- _Task_
Reproduce exactly the lines below, from the first through the one containing "import Sketcher", and nothing more.

[Begin]

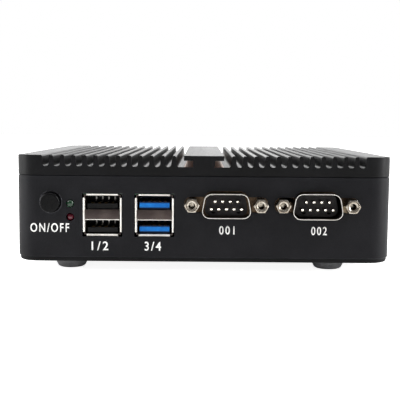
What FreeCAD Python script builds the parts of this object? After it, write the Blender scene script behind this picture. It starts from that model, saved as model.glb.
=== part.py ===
# Fanless industrial computer: a finned aluminium lid over a wrap-around housing frame, with the
# board hung upside down under the lid and its sockets in the front and rear walls.
# Frame: +X to the right seen from the front, +Y to the back, +Z up, in millimetres. The origin is
# at the middle of the footprint, on the surface that the feet stand on.

import FreeCAD, Part
import os
import types

import Sketcher

SIZES = {
    # Case
    "case_width": 138,
    "case_depth": 127,
    "corner_radius": 8,
    "wall": 2,
    "frame_height": 29.9,
    "seam_chamfer": 0.3,
    "plate_thickness": 1.6,
    "plate_inset": 0.45,
    "plate_edge_radius": 0.8,
    "foot_height": 4,
    "foot_top_diameter": 11.8,
    "foot_face_diameter": 8,
    "foot_left_inset": 18.6,
    "foot_right_inset": 21.3,
    "foot_setback": 14,
    # Finned lid
    "lid_height": 7.5,
    "lid_edge_radius": 1,
    "slot_pitch": 4.05,
    "slot_count": 12,
    "slot_mouth": 2.7,
    "slot_floor": 2.05,
    "slot_depth": 4.1,
    "first_slot": 12.93,
    "rail_width": 14.6,
    "rail_arm": 1.8,
    "rail_stem": 7.9,
    # Screws that hold the case together
    "screw_inset": 6,
    "screw_size": 3,
    "screw_gap": 0.2,
    "thread_gap": 0.05,
    "screw_grip": 4.5,
    "screw_head": 5.6,
    "screw_recess": 1.1,
    "post_wall": 2.9,
    # Threaded inserts for a wall or monitor bracket
    "bracket_pitch": 75,
    "insert_thread": 3.4,
    "insert_shank": 5.4,
    "insert_head": 7.9,
    "insert_rise": 2.2,
    # Power button and status lamps
    "button_level": 21.8,
    "button_diameter": 7.2,
    "button_gap": 0.25,
    "button_stand": 2.8,
    "button_edge": 0.6,
    "button_flange": 8.4,
    "button_flange_thickness": 1,
    "button_play": 0.1,
    "button_travel": 1.5,
    "plunger_diameter": 3.3,
    "plunger_gap": 0.15,
    "plunger_bite": 1.5,
    "switch_width": 7.2,
    "switch_depth": 4.6,
    "switch_setback": 4,
    "lamp_diameter": 3,
    "lamp_gap": 0.05,
    "lamp_base": 3.8,
    "lamp_length": 5.3,
    "lamp_upper_level": 21.35,
    "lamp_lower_level": 16.4,
    "lamp_stand": 0.7,
    "lamp_sink": 0.2,
    "lamp_holder_width": 5,
    "lamp_holder_depth": 5,
    # Twin-deck ports
    "port_width": 13.3,
    "port_height": 14.6,
    "port_depth": 17,
    "port_sheet": 0.4,
    "port_deck": 5.05,
    "port_stand": 0.25,
    "port_lip": 0.42,
    "port_lip_length": 1.25,
    "port_lip_notch": 1.1,
    "port_gap": 0.3,
    "port_cavity": 12,
    "tongue_width": 11,
    "tongue_setback": 1.6,
    "tongue_lift": 0.45,
    "tongue_a_thickness": 1.7,
    "tongue_b_thickness": 2.5,
    "strip_width": 1,
    "strip_thickness": 0.25,
    "strip_pitch": 2.35,
    "strip_retreat": 2,
    "stub_width": 0.7,
    "stub_length": 1.6,
    "stub_pitch": 2,
    # D-shaped connectors
    "serial_level": 21.25,
    "dee_slope": 0.176,
    "dee_width": 17.7,
    "dee_height": 9.2,
    "dee_radius": 2.9,
    "dee_sheet": 0.4,
    "dee_stand": 4,
    "dee_gap": 0.45,
    "dee_flange_width": 30.8,
    "dee_flange_height": 12.4,
    "dee_flange_sheet": 0.5,
    "dee_body_height": 10.9,
    "dee_body_depth": 6.5,
    "dee_seat": 0.7,
    "jack_spacing": 25,
    "jack_width": 4.75,
    "jack_stand": 4.4,
    "jack_thread": 2.4,
    "jack_stud": 2.8,
    "jack_stud_length": 5,
    "jack_gap": 0.5,
    "pin_diameter": 1,
    "pin_pitch": 2.77,
    "pin_row_gap": 2.84,
    "pin_stand": 5,
    "pin_tip": 0.35,
    "tail_width": 0.6,
    "tail_setback": 1,
    # Video connectors
    "video_width": 16.4,
    "video_height": 8,
    "video_hole": 1,
    "video_pitch": 2.29,
    "video_row_gap": 1.98,
    "digital_width": 15,
    "digital_height": 5.8,
    "digital_depth": 11.5,
    "digital_sheet": 0.4,
    "digital_cavity": 7,
    "digital_tongue_width": 10.6,
    "digital_tongue": 0.9,
    # Network jacks
    "network_width": 16,
    "network_height": 13.4,
    "network_depth": 21,
    "network_sheet": 0.35,
    "network_mouth": 11.9,
    "network_mouth_height": 7,
    "network_mouth_level": 0.4,
    "network_cavity": 14,
    "latch_width": 6.2,
    "latch_depth": 1.5,
    "latch_slit": 3.2,
    "network_lamp_width": 2.6,
    "network_lamp_height": 1.7,
    "wire_width": 0.45,
    "wire_pitch": 1.02,
    "wire_drop": 1.9,
    "socket_stand": 0.2,
    "socket_gap": 0.25,
    # Round sockets
    "audio_nose": 6,
    "audio_width": 6.4,
    "audio_depth": 14,
    "audio_bore": 3.6,
    "inlet_nose": 7.8,
    "inlet_width": 9,
    "inlet_height": 10.8,
    "inlet_depth": 14,
    "inlet_bore": 6.3,
    "inlet_bore_depth": 9.5,
    "inlet_pin": 2.1,
    # Gaps along the front wall, from the left post to the right one
    "post_to_button": 0.05,
    "button_to_lamps": 0.15,
    "lamps_to_port": 1.8,
    "port_to_port": 4.29,
    "port_to_serial": 3.43,
    "serial_to_serial": 2.2,
    "serial_to_post": 3.5,
    # Gaps along the rear wall, from the left post to the right one
    "post_to_microphone": 3.4,
    "microphone_to_headphone": 2.1,
    "headphone_to_network": 3.05,
    "network_to_network": 1.5,
    "network_to_digital": 2,
    "digital_to_analogue": 0.85,
    "analogue_to_inlet": 3.1,
    "inlet_to_post": 3.1,
    # Board and what it carries
    "board_level": 24.5,
    "board_thickness": 1.6,
    "board_side_gap": 0.6,
    "board_edge_gap": 0.7,
    "board_notch_gap": 0.4,
    "board_hole_inset": 4.5,
    "board_hole_setback": 19.5,
    "standoff_diameter": 6,
    "standoff_shank": 4,
    "standoff_seat": 1.5,
    "board_screw_head": 5.5,
    "board_screw_head_height": 1.8,
    "package_size": 26,
    "package_thickness": 1.1,
    "die_size": 11,
    "die_thickness": 0.6,
    "pad_size": 24,
    "pad_thickness": 0.5,
    "heat_block_size": 40,
    "wall_to_memory": 10.3,
    "memory_to_storage": 3.5,
    "storage_to_wall": 11.2,
    "memory_setback": 29.5,
    "memory_width": 67.6,
    "memory_length": 30,
    "memory_thickness": 1.1,
    "memory_drop": 1.9,
    "memory_bite": 1.5,
    "memory_chip": 10,
    "memory_chip_length": 12,
    "memory_chip_thickness": 0.9,
    "memory_socket_depth": 6.5,
    "memory_socket_height": 4,
    "memory_arm": 2.4,
    "storage_setback": 44.5,
    "storage_width": 29.8,
    "storage_length": 50.8,
    "storage_socket_depth": 5,
    "cell_inset": 29,
    "cell_front": 20,
    "cell_diameter": 20,
    "cell_thickness": 3.2,
    "cell_holder_wall": 1.6,
    "cell_holder_floor": 1.2,
    "inductor_size": 7,
    "inductor_height": 3.5,
    "inductor_pitch": 10,
    "inductor_right": 31,
    "capacitor_diameter": 6.3,
    "capacitor_height": 5.8,
    "capacitor_pitch": 9,
    "capacitor_setback": 24.5,
    "chip_size": 8,
    "chip_thickness": 1,
    "chip_pitch": 18,
    "chip_back": 34,
}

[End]

- _Answer for this exercise_
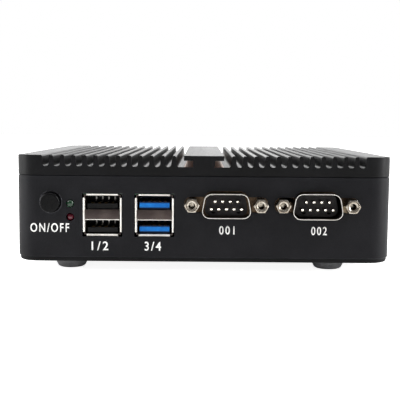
What FreeCAD Python script builds the parts of this object? After it, write the Blender scene script behind this picture. It starts from that model, saved as model.glb.
=== part.py ===
# Fanless industrial computer: a finned aluminium lid over a wrap-around housing frame, with the
# board hung upside down under the lid and its sockets in the front and rear walls.
# Frame: +X to the right seen from the front, +Y to the back, +Z up, in millimetres. The origin is
# at the middle of the footprint, on the surface that the feet stand on.

import FreeCAD, Part
import os
import types

import Sketcher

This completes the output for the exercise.